— Begin —

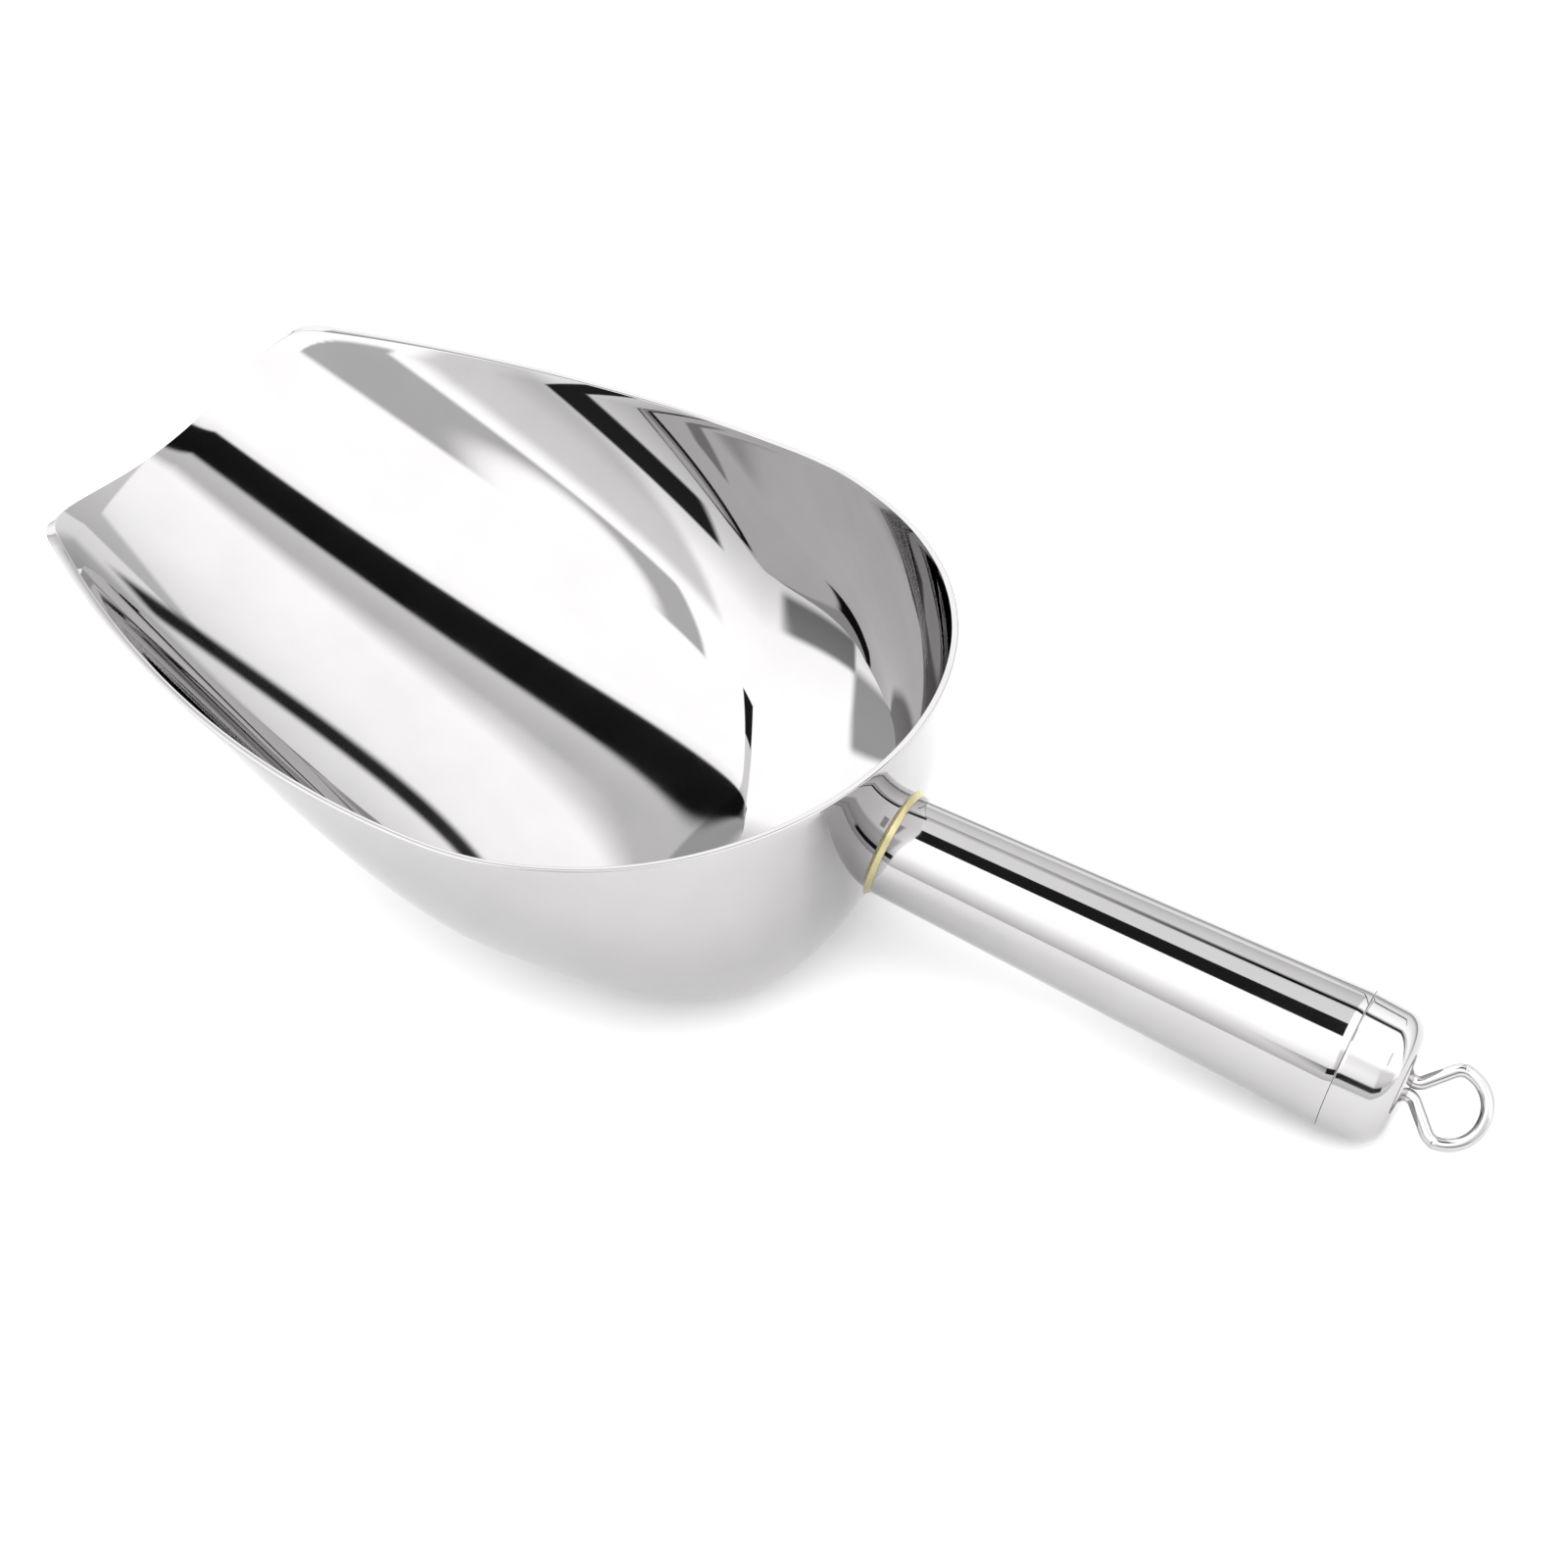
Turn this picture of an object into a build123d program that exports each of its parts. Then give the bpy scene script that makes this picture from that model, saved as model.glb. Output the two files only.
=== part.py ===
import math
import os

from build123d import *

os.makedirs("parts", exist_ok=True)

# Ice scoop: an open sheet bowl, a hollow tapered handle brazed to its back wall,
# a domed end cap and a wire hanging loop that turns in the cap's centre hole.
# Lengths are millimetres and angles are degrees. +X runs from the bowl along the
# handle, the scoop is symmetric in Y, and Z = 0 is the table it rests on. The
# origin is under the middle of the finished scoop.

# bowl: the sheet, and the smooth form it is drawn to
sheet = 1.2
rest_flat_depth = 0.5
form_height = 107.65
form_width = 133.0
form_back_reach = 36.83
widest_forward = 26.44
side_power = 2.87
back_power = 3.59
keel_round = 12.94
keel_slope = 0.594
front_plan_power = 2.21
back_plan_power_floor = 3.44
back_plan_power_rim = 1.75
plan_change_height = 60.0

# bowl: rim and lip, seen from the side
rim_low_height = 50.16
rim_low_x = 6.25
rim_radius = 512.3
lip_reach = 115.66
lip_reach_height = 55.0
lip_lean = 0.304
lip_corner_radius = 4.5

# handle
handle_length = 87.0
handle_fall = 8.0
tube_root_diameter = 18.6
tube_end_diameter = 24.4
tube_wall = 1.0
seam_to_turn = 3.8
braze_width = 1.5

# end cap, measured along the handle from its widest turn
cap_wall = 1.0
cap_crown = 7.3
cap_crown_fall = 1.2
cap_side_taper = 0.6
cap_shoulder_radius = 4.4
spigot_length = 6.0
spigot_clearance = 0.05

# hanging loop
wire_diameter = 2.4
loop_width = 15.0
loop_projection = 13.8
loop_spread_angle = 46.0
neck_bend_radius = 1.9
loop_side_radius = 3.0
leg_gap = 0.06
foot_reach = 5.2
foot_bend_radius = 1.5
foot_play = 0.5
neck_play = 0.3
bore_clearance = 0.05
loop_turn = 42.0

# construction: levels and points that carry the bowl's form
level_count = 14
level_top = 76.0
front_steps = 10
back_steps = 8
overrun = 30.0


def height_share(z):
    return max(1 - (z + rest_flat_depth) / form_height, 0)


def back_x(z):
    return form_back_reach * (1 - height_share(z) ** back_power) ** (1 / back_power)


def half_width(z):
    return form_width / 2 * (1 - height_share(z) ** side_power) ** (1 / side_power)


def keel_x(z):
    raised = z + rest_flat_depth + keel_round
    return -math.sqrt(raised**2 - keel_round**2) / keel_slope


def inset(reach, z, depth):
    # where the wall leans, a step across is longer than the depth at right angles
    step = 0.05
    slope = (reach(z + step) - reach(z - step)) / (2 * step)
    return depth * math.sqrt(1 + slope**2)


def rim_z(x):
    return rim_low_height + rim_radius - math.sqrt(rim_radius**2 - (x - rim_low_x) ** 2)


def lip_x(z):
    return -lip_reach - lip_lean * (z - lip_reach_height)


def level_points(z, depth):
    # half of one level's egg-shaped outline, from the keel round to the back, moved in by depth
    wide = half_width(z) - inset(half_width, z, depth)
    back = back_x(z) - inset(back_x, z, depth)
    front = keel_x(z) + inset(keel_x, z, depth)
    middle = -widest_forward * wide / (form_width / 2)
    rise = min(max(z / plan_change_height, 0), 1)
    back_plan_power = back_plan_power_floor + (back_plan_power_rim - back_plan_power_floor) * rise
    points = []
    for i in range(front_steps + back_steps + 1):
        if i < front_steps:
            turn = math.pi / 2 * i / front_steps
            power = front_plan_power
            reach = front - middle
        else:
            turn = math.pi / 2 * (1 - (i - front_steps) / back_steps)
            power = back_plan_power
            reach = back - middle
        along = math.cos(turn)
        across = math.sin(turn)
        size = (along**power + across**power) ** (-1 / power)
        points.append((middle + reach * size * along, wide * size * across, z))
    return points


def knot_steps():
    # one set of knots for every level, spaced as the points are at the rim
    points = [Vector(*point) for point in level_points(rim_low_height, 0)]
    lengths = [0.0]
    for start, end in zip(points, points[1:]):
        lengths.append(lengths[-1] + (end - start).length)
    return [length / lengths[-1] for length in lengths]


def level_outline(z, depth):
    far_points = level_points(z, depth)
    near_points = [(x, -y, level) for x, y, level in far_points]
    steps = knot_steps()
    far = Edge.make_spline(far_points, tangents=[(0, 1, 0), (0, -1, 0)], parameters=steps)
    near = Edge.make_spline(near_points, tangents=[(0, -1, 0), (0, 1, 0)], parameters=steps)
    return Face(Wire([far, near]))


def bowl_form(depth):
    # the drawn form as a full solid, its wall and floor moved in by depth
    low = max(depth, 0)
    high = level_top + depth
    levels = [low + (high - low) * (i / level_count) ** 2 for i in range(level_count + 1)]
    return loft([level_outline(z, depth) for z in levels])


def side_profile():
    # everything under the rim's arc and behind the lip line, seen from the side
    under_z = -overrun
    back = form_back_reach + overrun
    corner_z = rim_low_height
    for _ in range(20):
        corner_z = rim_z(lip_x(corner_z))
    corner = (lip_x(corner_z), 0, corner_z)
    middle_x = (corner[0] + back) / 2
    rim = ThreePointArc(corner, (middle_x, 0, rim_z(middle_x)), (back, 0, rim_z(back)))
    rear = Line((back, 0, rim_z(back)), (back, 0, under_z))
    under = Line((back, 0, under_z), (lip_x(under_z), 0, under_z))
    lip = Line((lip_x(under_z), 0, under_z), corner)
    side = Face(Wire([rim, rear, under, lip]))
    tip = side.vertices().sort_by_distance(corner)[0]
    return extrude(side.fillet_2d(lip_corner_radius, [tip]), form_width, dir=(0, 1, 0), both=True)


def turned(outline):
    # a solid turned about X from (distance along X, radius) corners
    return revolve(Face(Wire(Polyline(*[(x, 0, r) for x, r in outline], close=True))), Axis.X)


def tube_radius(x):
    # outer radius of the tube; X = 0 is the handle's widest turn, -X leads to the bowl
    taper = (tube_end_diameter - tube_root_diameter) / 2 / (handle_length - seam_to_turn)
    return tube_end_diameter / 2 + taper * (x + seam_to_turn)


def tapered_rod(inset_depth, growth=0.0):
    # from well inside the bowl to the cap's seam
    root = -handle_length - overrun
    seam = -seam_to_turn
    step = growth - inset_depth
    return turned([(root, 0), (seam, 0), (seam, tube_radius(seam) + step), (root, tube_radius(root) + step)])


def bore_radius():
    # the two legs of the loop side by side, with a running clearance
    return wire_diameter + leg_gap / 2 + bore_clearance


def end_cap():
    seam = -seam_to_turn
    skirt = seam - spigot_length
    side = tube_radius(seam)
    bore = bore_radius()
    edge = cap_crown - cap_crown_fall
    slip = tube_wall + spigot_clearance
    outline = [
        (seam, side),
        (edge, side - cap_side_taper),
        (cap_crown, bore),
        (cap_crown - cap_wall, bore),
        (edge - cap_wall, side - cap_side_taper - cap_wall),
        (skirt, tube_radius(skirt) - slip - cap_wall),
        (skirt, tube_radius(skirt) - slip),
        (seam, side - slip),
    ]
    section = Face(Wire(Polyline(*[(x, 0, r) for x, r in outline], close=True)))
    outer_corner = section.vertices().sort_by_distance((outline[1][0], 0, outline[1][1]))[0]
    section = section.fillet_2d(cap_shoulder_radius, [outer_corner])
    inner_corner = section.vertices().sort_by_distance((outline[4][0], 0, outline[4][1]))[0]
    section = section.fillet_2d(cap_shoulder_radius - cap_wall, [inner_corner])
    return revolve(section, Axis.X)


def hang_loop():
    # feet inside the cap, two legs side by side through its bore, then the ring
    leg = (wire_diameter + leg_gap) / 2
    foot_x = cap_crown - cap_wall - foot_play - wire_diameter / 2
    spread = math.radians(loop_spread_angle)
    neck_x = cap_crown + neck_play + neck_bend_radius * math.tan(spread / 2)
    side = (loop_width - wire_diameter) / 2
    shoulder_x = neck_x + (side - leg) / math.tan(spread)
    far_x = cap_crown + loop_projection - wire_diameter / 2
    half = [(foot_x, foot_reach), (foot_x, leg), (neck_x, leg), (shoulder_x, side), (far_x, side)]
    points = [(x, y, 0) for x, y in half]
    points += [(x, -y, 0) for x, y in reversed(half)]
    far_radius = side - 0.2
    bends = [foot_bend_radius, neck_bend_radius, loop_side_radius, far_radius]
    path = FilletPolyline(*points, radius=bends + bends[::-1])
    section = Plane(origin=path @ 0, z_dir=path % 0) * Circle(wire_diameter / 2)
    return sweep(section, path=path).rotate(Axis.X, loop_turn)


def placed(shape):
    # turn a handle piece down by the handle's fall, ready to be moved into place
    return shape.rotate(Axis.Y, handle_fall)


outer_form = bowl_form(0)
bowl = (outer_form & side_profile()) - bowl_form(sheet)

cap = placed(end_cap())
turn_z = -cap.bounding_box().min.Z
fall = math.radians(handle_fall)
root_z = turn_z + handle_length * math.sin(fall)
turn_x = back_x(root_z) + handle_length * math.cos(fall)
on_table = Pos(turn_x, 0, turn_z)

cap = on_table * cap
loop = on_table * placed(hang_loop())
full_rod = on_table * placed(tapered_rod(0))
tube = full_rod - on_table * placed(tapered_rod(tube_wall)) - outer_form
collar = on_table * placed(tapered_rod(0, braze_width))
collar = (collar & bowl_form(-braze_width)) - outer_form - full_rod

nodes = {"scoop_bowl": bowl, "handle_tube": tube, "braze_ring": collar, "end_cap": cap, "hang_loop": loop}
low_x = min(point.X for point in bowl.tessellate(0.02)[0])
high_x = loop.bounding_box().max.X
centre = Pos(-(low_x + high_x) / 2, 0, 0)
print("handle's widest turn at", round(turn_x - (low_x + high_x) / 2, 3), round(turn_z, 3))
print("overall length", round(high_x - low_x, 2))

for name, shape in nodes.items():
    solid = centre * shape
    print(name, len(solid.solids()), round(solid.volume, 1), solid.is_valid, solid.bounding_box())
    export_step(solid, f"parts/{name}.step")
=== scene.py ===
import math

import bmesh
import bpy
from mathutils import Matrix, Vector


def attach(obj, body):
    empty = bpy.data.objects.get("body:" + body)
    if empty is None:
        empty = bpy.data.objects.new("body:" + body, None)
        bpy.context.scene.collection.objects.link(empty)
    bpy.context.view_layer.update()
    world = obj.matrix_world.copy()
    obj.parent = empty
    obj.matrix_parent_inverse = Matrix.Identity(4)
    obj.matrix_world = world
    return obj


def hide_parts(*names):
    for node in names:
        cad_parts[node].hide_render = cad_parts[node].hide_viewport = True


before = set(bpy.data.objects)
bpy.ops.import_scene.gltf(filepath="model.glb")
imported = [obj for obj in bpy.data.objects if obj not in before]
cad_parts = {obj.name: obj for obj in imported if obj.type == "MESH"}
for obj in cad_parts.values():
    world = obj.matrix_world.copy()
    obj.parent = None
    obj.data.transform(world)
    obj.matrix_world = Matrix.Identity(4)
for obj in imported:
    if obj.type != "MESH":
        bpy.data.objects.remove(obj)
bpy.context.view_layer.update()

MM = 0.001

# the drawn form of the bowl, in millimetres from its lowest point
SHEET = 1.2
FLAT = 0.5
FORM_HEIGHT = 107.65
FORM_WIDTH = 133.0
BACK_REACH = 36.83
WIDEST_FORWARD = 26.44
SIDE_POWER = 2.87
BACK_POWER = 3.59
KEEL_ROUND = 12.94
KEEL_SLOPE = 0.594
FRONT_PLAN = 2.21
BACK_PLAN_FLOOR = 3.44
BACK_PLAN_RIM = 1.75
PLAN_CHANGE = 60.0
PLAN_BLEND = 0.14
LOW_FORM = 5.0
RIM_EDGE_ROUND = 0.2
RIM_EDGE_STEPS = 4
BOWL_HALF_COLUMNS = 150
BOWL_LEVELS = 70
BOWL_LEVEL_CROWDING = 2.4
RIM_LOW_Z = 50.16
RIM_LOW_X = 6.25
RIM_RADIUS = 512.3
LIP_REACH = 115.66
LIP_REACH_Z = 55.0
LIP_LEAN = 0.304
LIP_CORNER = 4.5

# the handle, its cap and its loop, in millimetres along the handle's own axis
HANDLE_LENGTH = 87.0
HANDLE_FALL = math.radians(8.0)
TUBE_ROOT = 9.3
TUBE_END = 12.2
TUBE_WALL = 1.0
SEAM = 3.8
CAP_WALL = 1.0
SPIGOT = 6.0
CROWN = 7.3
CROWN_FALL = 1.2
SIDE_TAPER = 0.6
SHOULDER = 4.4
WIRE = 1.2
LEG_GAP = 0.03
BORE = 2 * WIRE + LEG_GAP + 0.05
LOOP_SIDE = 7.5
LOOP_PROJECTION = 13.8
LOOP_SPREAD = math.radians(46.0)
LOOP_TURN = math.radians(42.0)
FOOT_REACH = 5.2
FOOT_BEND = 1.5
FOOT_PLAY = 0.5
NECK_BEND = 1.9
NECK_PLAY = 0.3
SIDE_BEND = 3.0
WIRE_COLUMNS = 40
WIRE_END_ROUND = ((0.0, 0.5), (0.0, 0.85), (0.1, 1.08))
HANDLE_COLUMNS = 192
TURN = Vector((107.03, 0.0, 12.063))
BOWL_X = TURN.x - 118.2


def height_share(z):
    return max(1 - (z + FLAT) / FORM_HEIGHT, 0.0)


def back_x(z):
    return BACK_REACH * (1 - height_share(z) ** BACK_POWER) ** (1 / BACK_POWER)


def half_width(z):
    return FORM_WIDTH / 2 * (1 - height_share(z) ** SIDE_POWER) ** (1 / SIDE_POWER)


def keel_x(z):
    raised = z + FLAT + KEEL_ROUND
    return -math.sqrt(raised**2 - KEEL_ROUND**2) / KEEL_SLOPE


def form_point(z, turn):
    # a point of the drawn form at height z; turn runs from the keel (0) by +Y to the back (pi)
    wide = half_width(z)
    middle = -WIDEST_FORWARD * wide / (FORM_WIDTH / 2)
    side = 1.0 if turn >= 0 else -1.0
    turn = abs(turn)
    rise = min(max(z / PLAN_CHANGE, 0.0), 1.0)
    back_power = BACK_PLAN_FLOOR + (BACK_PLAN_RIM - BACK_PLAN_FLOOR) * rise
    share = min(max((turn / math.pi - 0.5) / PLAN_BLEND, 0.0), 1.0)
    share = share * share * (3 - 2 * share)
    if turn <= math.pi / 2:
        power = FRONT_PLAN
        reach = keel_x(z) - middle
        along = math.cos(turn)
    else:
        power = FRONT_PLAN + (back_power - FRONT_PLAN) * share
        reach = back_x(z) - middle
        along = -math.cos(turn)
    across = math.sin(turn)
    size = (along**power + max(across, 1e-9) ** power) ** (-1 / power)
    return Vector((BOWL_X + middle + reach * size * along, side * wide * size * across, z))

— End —

THE EXERCISE
Repeat exactly the lines from the one that contains "bpy.context.scene.collection.objects.link(empty)" through the one that contains "LIP_CORNER = 4.5", and only those.

FINISHED EXERCISE
        bpy.context.scene.collection.objects.link(empty)
    bpy.context.view_layer.update()
    world = obj.matrix_world.copy()
    obj.parent = empty
    obj.matrix_parent_inverse = Matrix.Identity(4)
    obj.matrix_world = world
    return obj


def hide_parts(*names):
    for node in names:
        cad_parts[node].hide_render = cad_parts[node].hide_viewport = True


before = set(bpy.data.objects)
bpy.ops.import_scene.gltf(filepath="model.glb")
imported = [obj for obj in bpy.data.objects if obj not in before]
cad_parts = {obj.name: obj for obj in imported if obj.type == "MESH"}
for obj in cad_parts.values():
    world = obj.matrix_world.copy()
    obj.parent = None
    obj.data.transform(world)
    obj.matrix_world = Matrix.Identity(4)
for obj in imported:
    if obj.type != "MESH":
        bpy.data.objects.remove(obj)
bpy.context.view_layer.update()

MM = 0.001

# the drawn form of the bowl, in millimetres from its lowest point
SHEET = 1.2
FLAT = 0.5
FORM_HEIGHT = 107.65
FORM_WIDTH = 133.0
BACK_REACH = 36.83
WIDEST_FORWARD = 26.44
SIDE_POWER = 2.87
BACK_POWER = 3.59
KEEL_ROUND = 12.94
KEEL_SLOPE = 0.594
FRONT_PLAN = 2.21
BACK_PLAN_FLOOR = 3.44
BACK_PLAN_RIM = 1.75
PLAN_CHANGE = 60.0
PLAN_BLEND = 0.14
LOW_FORM = 5.0
RIM_EDGE_ROUND = 0.2
RIM_EDGE_STEPS = 4
BOWL_HALF_COLUMNS = 150
BOWL_LEVELS = 70
BOWL_LEVEL_CROWDING = 2.4
RIM_LOW_Z = 50.16
RIM_LOW_X = 6.25
RIM_RADIUS = 512.3
LIP_REACH = 115.66
LIP_REACH_Z = 55.0
LIP_LEAN = 0.304
LIP_CORNER = 4.5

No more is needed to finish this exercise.